### INSTRUCTIONS FOR THE TASK
The first line to copy is the one with "own_mesh(piece)"; the last is the one with "floor.data.materials.append(material)". Copy each line in that range exactly, leaving out all others.

### RECORDED DATA
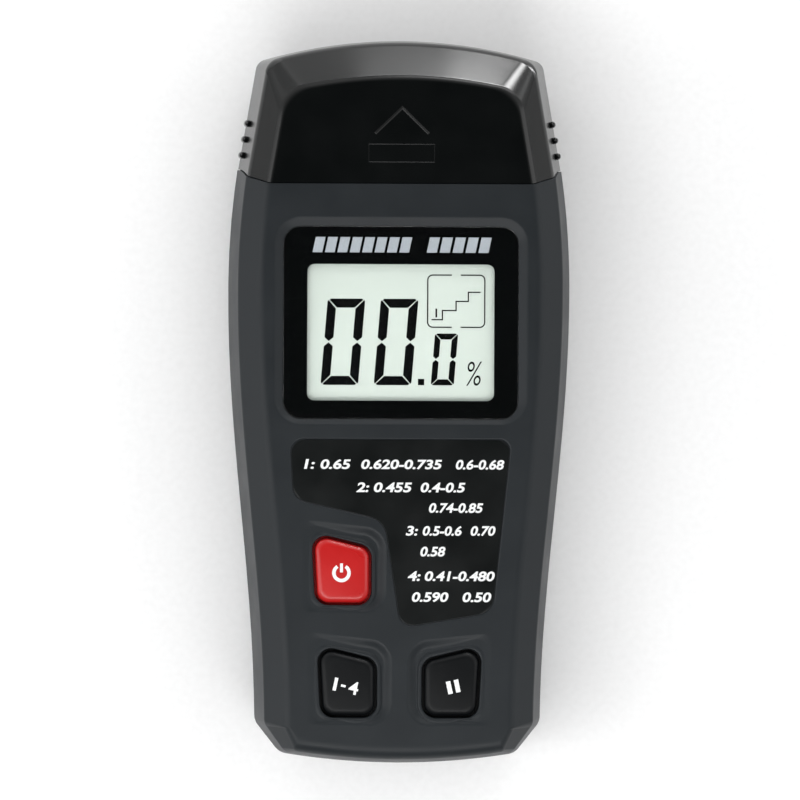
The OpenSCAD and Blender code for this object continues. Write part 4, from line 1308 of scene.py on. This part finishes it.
class METER_OT_cap(bpy.types.Operator):
    """Build the pin cap"""

    bl_idname = "meter.cap"
    bl_label = "Pin cap"

    def execute(self, context):
        finish(build_cap(), "cap", "cap_plastic", MATERIALS["cap"], "pin_cap")
        return {"FINISHED"}


class METER_OT_keys(bpy.types.Operator):
    """Build the three keys and their printed symbols"""

    bl_idname = "meter.keys"
    bl_label = "Keys"

    def execute(self, context):
        symbols = {"power": power_symbol, "mode": group_symbol, "hold": pause_symbol}
        for name, symbol in symbols.items():
            red = name == "power"
            slot = "red_key_plastic" if red else "black_key_plastic"
            body = name + "_button"
            finish(build_key(name), body, slot, MATERIALS["red" if red else "black"], name + "_key")
            finish(printed(symbol(), name + "_symbol", name), body, slot, MATERIALS["white ink"])
        return {"FINISHED"}


class METER_OT_display(bpy.types.Operator):
    """Build the lens, its title line, the display cell's face and the reading"""

    bl_idname = "meter.display"
    bl_label = "Display"

    def execute(self, context):
        marks = context.scene.meter_marks
        finish(build_lens(), "case", "lens_plastic", MATERIALS["acrylic"], "display_lens")
        finish(build_lens_title(), "case", "lens_print", MATERIALS["silver ink"])
        finish(build_reading(marks), "case", "lcd_glass", MATERIALS["display ink"])
        mask = rounded_copy("lens_mask", "lens_black_print", 0)
        finish(mask, "case", "lens_print", MATERIALS["black ink"], "lens_mask")
        cell = rounded_copy("lcd_panel", "display_cell")
        finish(cell, "case", "lcd_glass", MATERIALS["display"], "lcd_panel")
        return {"FINISHED"}


class METER_OT_label(bpy.types.Operator):
    """Build the wood group label and its print"""

    bl_idname = "meter.label"
    bl_label = "Wood group label"

    def execute(self, context):
        finish(build_label_print(), "case", "label_film", MATERIALS["white ink"])
        film = rounded_copy("wood_group_label", "wood_group_film", 0.04)
        finish(film, "case", "label_film", MATERIALS["label"], "wood_group_label")
        return {"FINISHED"}


# Node inside the case: its finish, and how wide its broken edges are in millimetres
INSIDE = {
    "lcd_carrier": ("carrier", 0.12), "contact_strips": ("strip", 0.1), "main_board": ("board", 0.05),
    "controller_chip": ("epoxy", 0), "board_components": ("parts", 0.05), "keypad_mat": ("silicone", 0.05),
    "power_dome": ("silicone", 0), "mode_dome": ("silicone", 0), "hold_dome": ("silicone", 0),
    "pin_block": ("insulator", 0.25), "pin_sockets": ("brass", 0.1), "pin_nuts": ("nickel", 0.15),
    "left_electrode_pin": ("steel", 0.03), "right_electrode_pin": ("steel", 0.03),
    "left_pin_lead": ("red wire", 0), "right_pin_lead": ("black wire", 0), "battery": ("battery", 0),
    "battery_terminals": ("nickel", 0.1), "battery_snap": ("vinyl", 0.2),
    "red_battery_lead": ("red wire", 0), "black_battery_lead": ("black wire", 0),
    "battery_foam": ("foam", 0.1), "case_screws": ("zinc", 0.05),
    "board_screws": ("zinc", 0.05), "power_pill": ("carbon", 0.05), "mode_pill": ("carbon", 0.05),
    "hold_pill": ("carbon", 0.05),
}


def collapse(piece):
    """Gives a silicone dome a mesh of its own, not shared with any other object."""
    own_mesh(piece)


class METER_OT_inside(bpy.types.Operator):
    """Finish the pieces inside the case and under the cap"""

    bl_idname = "meter.inside"
    bl_label = "Inside"

    def execute(self, context):
        record = frame["record"]
        slots = {part["node"]: part["material_slot"] for part in record["subparts"]}
        homes = {n: body for body, members in record["behaviour"]["bodies"].items() for n in members}
        for node, (material, edge) in INSIDE.items():
            piece = rounded_copy(node, node + "_finished", edge)
            finish(piece, homes[node], slots[node], MATERIALS[material], node)
            if node.endswith("_dome"):
                collapse(piece)
        return {"FINISHED"}


class METER_OT_stage(bpy.types.Operator):
    """Set the pale floor, the lamps and the camera"""

    bl_idname = "meter.stage"
    bl_label = "Stage"

    def execute(self, context):
        stage = context.scene.meter_stage
        context.scene.view_settings.view_transform = "Standard"
        make_floor()
        make_lights(stage)
        make_camera(stage)
        return {"FINISHED"}


def make_floor():
    """Pale matt floor that the meter lies on."""
    half = 6000
    sheet = level(rectangle(-half, -half, half, half), 0)
    floor = Shape().add(sheet, [[0, 1, 2, 3]]).mesh("floor", tidy=False)
    material, tree, surface = shader("Pale matt backdrop paper", Roughness=0.9)
    drive(tree, surface, texture(tree, 1.2, Detail=3.0), Base_Color=(linear("#f7f7f7"), linear("#fbfbfb")))
    floor.data.materials.append(material)


def lamp(name, spot, target, size, watts):
    """Soft rectangular lamp that faces a point."""
    light = bpy.data.lights.new(name, "AREA")
    light.shape = "RECTANGLE"
    light.size, light.size_y = size
    light.energy = watts
    holder = place(name, light)
    holder.location = spot
    holder.rotation_euler = (Vector(target) - Vector(spot)).to_track_quat("-Z", "Y").to_euler()
    holder.visible_camera = False


# Lamp or card: its place, the point that it faces, its width and height, in metres, and its watts
LAMPS = {
    "left_softbox": ((-0.85, -0.05, 0.5), (0, 0, 0), (0.5, 0.8), 2.1),
    "right_softbox": ((0.85, 0.1, 0.5), (0, 0, 0), (0.5, 0.8), 1.15),
    "lower_softbox": ((-0.05, -0.2, 0.36), (0, -0.06, 0), (0.5, 0.16), 1.15),
    "pin_softbox": ((0.3, 0.8, 0.45), (0, 0, 0), (0.6, 0.3), 1.7),
    "band_card": ((0.055, 0.365, 0.02), (0, 0.065, 0.02), (0.17, 0.06), 0.16),
    "right_card": ((0.1, 0.35, 0.02), (0.02, 0.06, 0.02), (0.1, 0.06), 0.35),
    "corner_card": ((-0.24, 0.27, 0.05), (-0.024, 0.055, 0.024), (0.12, 0.14), 0.22),
}


def make_lights(stage):
    """Soft lamps and cards that lie low round the meter, and a pale surround. The surround is dark overhead,
    so that the face mirrors nothing, and dimmer towards the foot."""
    for name, (spot, target, size, watts) in LAMPS.items():
        lamp(name, spot, target, size, watts * stage.light)
    world = bpy.data.worlds.new("surround")
    bpy.context.scene.world = world
    world.use_nodes = True
    tree = world.node_tree
    tree.nodes.clear()
    around = add_node(tree, "ShaderNodeTexCoord").outputs["Generated"]
    way = add_node(tree, "ShaderNodeSeparateXYZ", Vector=around).outputs
    sky = add_node(tree, "ShaderNodeBackground")
    drive(tree, sky, way["Z"], (0.68, 0.97), Color=((0.85, 0.85, 0.85), (0.02, 0.022, 0.024)))
    drive(tree, sky, way["Y"], (-0.75, -0.25), Strength=(0.25, 1.0))
    add_node(tree, "ShaderNodeOutputWorld", Surface=sky.outputs[0])


def make_camera(stage):
    """Long lens above the face, a little to the left of straight."""
    data = bpy.data.cameras.new("camera")
    data.lens = stage.lens_mm
    data.sensor_width = 36
    data.clip_end = 20
    camera = place("camera", data)
    reach = stage.distance
    turn = -stage.azimuth
    middle = Vector((0.3, -0.09, PART_Z)) * MM
    camera.location = middle + Vector((math.sin(turn) * reach, 0, math.cos(turn) * reach))
    camera.rotation_euler = (0, turn, stage.roll)
    bpy.context.scene.camera = camera


OPERATORS = (
    METER_OT_stage, METER_OT_front, METER_OT_rear, METER_OT_cap, METER_OT_keys, METER_OT_display,
    METER_OT_label, METER_OT_inside,
)


class METER_PT_panel(bpy.types.Panel):
    """Lists the meter's sizes, colours and build steps"""

    bl_idname = "METER_PT_panel"
    bl_label = "Moisture meter"
    bl_space_type = "VIEW_3D"
    bl_region_type = "UI"
    bl_category = "Meter"

    def draw(self, context):
        for name, group in SETTINGS.items():
            settings = getattr(context.scene, name)
            for key in group.__annotations__:
                self.layout.prop(settings, key)
        for operator in OPERATORS:
            self.layout.operator(operator.bl_idname)


SETTINGS = {
    "meter_case": MeterCase,
    "meter_marks": MeterMarks,
    "meter_colours": MeterColours,
    "meter_stage": MeterStage,
}
MATERIALS = {}


def make_materials(colours):
    """Every finish, by the name that the operators use."""
    dark = linear("#0c0c0d")
    MATERIALS.update(
        {
            "case": case_abs(colours),
            "cap": cap_abs(colours),
            "red": red_key_plastic(colours),
            "black": black_key_plastic(colours),
            "label": label_film(colours),
            "acrylic": clear_acrylic(),
            "display": display_reflector(colours),
            "white ink": screen_ink("White screen-printed ink", linear("#eef0f0")),
            "silver ink": screen_ink("Silver screen-printed ink", linear("#b9bec6"), 0.42, 0.35),
            "black ink": screen_ink("Black screen-printed ink", linear("#050606"), 0.4, gloss=0.0),
            "display ink": screen_ink("Dark liquid crystal segments", linear("#0b0c0c"), 0.6, gloss=0.0),
            "carrier": plastic("White moulded polystyrene", linear("#e4e4de"), 0.4, 0.6, 0.004),
            "strip": plastic("Pink silicone contact strip", linear("#c98a94"), 0.7, 0.3, 0.01),
            "board": solder_mask(),
            "epoxy": plastic("Black epoxy drop", linear("#101011"), 0.15, 2.0, 0.02),
            "parts": plastic("Brown ceramic and plastic parts", linear("#5b4a3a"), 0.5, 0.4, 0.01, 0.3),
            "silicone": plastic("Grey moulded silicone", linear("#3a3b3f"), 0.6, 0.4, 0.006),
            "carbon": plastic("Carbon-filled silicone", dark, 0.7, 0.2, 0.006),
            "insulator": plastic("Black moulded polyamide", linear("#161718"), 0.5, 0.35, 0.008),
            "brass": drawn_metal("Turned brass", linear("#d9b56a"), 0.28),
            "nickel": drawn_metal("Nickel-plated steel", linear("#cfcfcd"), 0.2),
            "steel": drawn_metal("Ground stainless steel", linear("#d2d3d6"), 0.25),
            "zinc": drawn_metal("Zinc-plated steel", linear("#a9acb2"), 0.38),
            "red wire": plastic("Red extruded wire insulation", linear("#b51f1b"), 0.4, 0.5, 0.004),
            "black wire": plastic("Black extruded wire insulation", dark, 0.4, 0.5, 0.004),
            "battery": battery_jacket(),
            "vinyl": plastic("Black soft vinyl", dark, 0.55, 0.4, 0.01),
            "foam": open_foam(),
        }
    )


def register():
    for cls in (*SETTINGS.values(), *OPERATORS, METER_PT_panel):
        bpy.utils.register_class(cls)
    for name, group in SETTINGS.items():
        setattr(bpy.types.Scene, name, bpy.props.PointerProperty(type=group))


def unregister():
    for name in SETTINGS:
        delattr(bpy.types.Scene, name)
    for cls in reversed((*SETTINGS.values(), *OPERATORS, METER_PT_panel)):
        bpy.utils.unregister_class(cls)


def main():
    register()
    make_materials(bpy.context.scene.meter_colours)
    for operator in OPERATORS:
        group, name = operator.bl_idname.split(".")
        getattr(getattr(bpy.ops, group), name)()


if __name__ == "__main__":
    main()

### IN RESPONSE
    own_mesh(piece)


class METER_OT_inside(bpy.types.Operator):
    """Finish the pieces inside the case and under the cap"""

    bl_idname = "meter.inside"
    bl_label = "Inside"

    def execute(self, context):
        record = frame["record"]
        slots = {part["node"]: part["material_slot"] for part in record["subparts"]}
        homes = {n: body for body, members in record["behaviour"]["bodies"].items() for n in members}
        for node, (material, edge) in INSIDE.items():
            piece = rounded_copy(node, node + "_finished", edge)
            finish(piece, homes[node], slots[node], MATERIALS[material], node)
            if node.endswith("_dome"):
                collapse(piece)
        return {"FINISHED"}


class METER_OT_stage(bpy.types.Operator):
    """Set the pale floor, the lamps and the camera"""

    bl_idname = "meter.stage"
    bl_label = "Stage"

    def execute(self, context):
        stage = context.scene.meter_stage
        context.scene.view_settings.view_transform = "Standard"
        make_floor()
        make_lights(stage)
        make_camera(stage)
        return {"FINISHED"}


def make_floor():
    """Pale matt floor that the meter lies on."""
    half = 6000
    sheet = level(rectangle(-half, -half, half, half), 0)
    floor = Shape().add(sheet, [[0, 1, 2, 3]]).mesh("floor", tidy=False)
    material, tree, surface = shader("Pale matt backdrop paper", Roughness=0.9)
    drive(tree, surface, texture(tree, 1.2, Detail=3.0), Base_Color=(linear("#f7f7f7"), linear("#fbfbfb")))
    floor.data.materials.append(material)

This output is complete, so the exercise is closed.